Even for a long-established architecture firm with an improbably diverse portfolio of big, expensive new buildings, bringing a successful, state-of-the-art hospital out of the ground is among the most challenging and complex of all the projects it can take on.
“No doubt about it,” saysKristen Whittle, director of the 165-year-old firm Bates Smart.
“Hospitals are the ultimate challenge because you’re trying to generate a profoundly functional building that also considers how the human mind works; the effect that natural light and access to views of nature have on the body’s chemistry, and how the flow of spaces work not only for people who are less mobile, but how the environments impact on the nurses and doctors.”
The just-opened, $120 million Gandel Wing at the Cabrini complex in Malvern, in middle-ring suburban Melbourne, is not the most expensive medical facility Bates Smart has created.
The 2011, $1 billion Royal Children’s Hospital in Parkville and the $630 million new Bendigo Hospital that won a multiplicity of awards for the practice last year were both degrees larger.
But the seven-level, 138-bed new Cabrini Clinical Services wing is so different “in its comfort and warm character from institutional buildings that can create so much fear in people who are ill”, says Whittle, “that it feels like a blend between a hotel and a hospital”.
Being encouraged by the Cabrini management to model the wing for wellness and primarily with the patient’s perspective in mind, the wood-veneer lined hospital rooms do indeed have an almost domestic sense of scale and comfort.
Bates Smart talks of the decor as “soft, serene and tranquil”. Corners are rounded, windows are openable, artificial lighting is subdued and during the daytime is subservient to natural light.

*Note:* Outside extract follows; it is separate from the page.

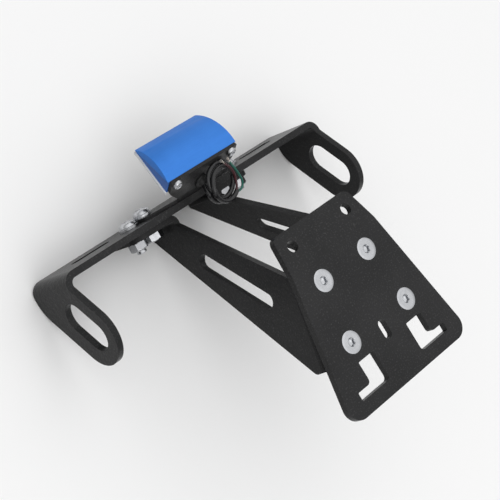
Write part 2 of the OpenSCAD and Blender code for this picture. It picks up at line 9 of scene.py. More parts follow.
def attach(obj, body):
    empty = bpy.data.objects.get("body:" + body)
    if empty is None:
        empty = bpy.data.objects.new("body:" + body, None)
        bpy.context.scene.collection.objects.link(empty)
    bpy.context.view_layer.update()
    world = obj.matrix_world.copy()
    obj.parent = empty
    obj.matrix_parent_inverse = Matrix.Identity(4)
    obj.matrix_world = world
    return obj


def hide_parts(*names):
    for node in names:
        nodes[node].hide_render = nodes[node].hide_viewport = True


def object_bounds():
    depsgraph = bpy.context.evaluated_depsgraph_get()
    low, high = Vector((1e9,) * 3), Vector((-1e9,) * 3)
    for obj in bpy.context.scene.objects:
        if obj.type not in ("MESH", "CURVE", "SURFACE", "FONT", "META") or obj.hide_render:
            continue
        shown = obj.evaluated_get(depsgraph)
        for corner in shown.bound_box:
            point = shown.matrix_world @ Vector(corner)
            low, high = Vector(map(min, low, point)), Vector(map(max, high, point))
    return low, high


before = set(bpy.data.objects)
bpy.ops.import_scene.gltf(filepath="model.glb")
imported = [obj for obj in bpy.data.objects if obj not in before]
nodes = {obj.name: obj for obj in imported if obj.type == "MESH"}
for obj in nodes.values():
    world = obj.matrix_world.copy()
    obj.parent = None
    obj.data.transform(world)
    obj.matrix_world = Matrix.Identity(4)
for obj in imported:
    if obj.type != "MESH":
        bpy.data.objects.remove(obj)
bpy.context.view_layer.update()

# Sizes in millimetres, and angles, that the pieces below share.
MM = 0.001
ROW_Y = 52.7
BAR_PLACE = (142.4, 79.4)
BAR_TILT = math.radians(5.6)
BAR_T = 4.0
ARM_T = 4.0
BRACKET_T = 2.0
BRACKET_BEND = (4.0, -1.0)
LEG_ANGLE = math.radians(34.0)
LEG_HOLE_UP = 8.0
COIL_PLACE = (8.6, -1.6, 13.2)
COIL_TURN = (math.radians(21.0), math.radians(6.0))
LEAD_D = 2.8
WIRE_D = 1.4


def on_bar(x, n, u):
    """A point given by x along the bar, n behind its rear face and u up it."""
    y = BAR_PLACE[0] - ROW_Y + n * math.cos(BAR_TILT) - u * math.sin(BAR_TILT)
    z = -BAR_PLACE[1] + n * math.sin(BAR_TILT) + u * math.cos(BAR_TILT)
    return Vector((x, y, z)) * MM


def on_leg(x, m, e):
    """A point given by x along the lamp, m behind the bracket's upper part and e up it."""
    start_n = BRACKET_BEND[0] - BRACKET_T * math.cos(LEG_ANGLE)
    start_u = BRACKET_BEND[1] + BRACKET_T * math.sin(LEG_ANGLE)
    n = start_n + m * math.cos(LEG_ANGLE) + e * math.sin(LEG_ANGLE)
    u = start_u - m * math.sin(LEG_ANGLE) + e * math.cos(LEG_ANGLE)
    return on_bar(x, n, u)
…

“Every effort has been made to look at the ergonomics and hide all of the mechanical and technical plug-in points that usually surround a patient,” Whittle says.
And because the building is set high above its suburban context, it has far-seeing outlook to distant mountains, which the hospital rooms set around the perimeter and the picture window set into at the ends of corridors can all take advantage of for “views of the world that make you feel better”, according to Bates Smart studio director Mark Healey.
By banishing what he calls the usual “clinical haze and minimising the machinery build-up”, Healey says the facility that incorporates specialty cancer, cardiac, maternity and emergency services, along with a 150-seat auditorium, set out “to create new norms for facilities that do have to be clinical and relate to safety, but that can also be welcoming and really positive environments”.
The science of therapeutic architecture is relatively young “but it is starting to be understood”, Whittle says, “that the pure white [artificial] light that most hospitals use inhibits the natural production of serotonin [a mood-elevating neurotransmitter]”.
With Cabrini having one of the oldest average client groups in Australia, a lot of planning went into “keeping patients as safe as possible and especially in a situation where most falls tend to occur at night,” says Healey.
Bates Smart challenged the accepted design guidelines for hospital rooms in reorienting the placement of en suites so they face towards rather than away “from the hospital bed of a probably disoriented patient and by installing lighting that is activated by sensors that can read people’s movements within a room”.
This includes hand rails that can be activated by touch. Low lighting in en suites is another aspect of keeping the environments calm.
“Softness and curves not only mimic the way light falls on natural elements but also diminish the amount of damage that moving machinery, trollies and beds can have on a hospital environment,” Healey says.
The terracotta screening that wholly envelopes the building relates to the red brick heritage-rich suburb and also moderates overly strong sun ingress into the rooms.
“The screens allowed us to use full-height operable [openable] windows.” This allows fresh air to be part of the healing program.
More research will validate the therapeutic value of spending on such supportive environments so that they do become the norm. “Hopefully, this one is not a niche building but will be transformative in being a hospital that focuses so much on the patient experience,” Healey says.
Whittle says Melbourne is already a benchmarking city in creating revolutionary new hospitals because boards and their architects “start off with inspired, world-class thinking”.
And, he believes, when architecture does line up more accurately with its ultimate purpose of being an extension of the human body, “architecture will work more truly like a life-support system”.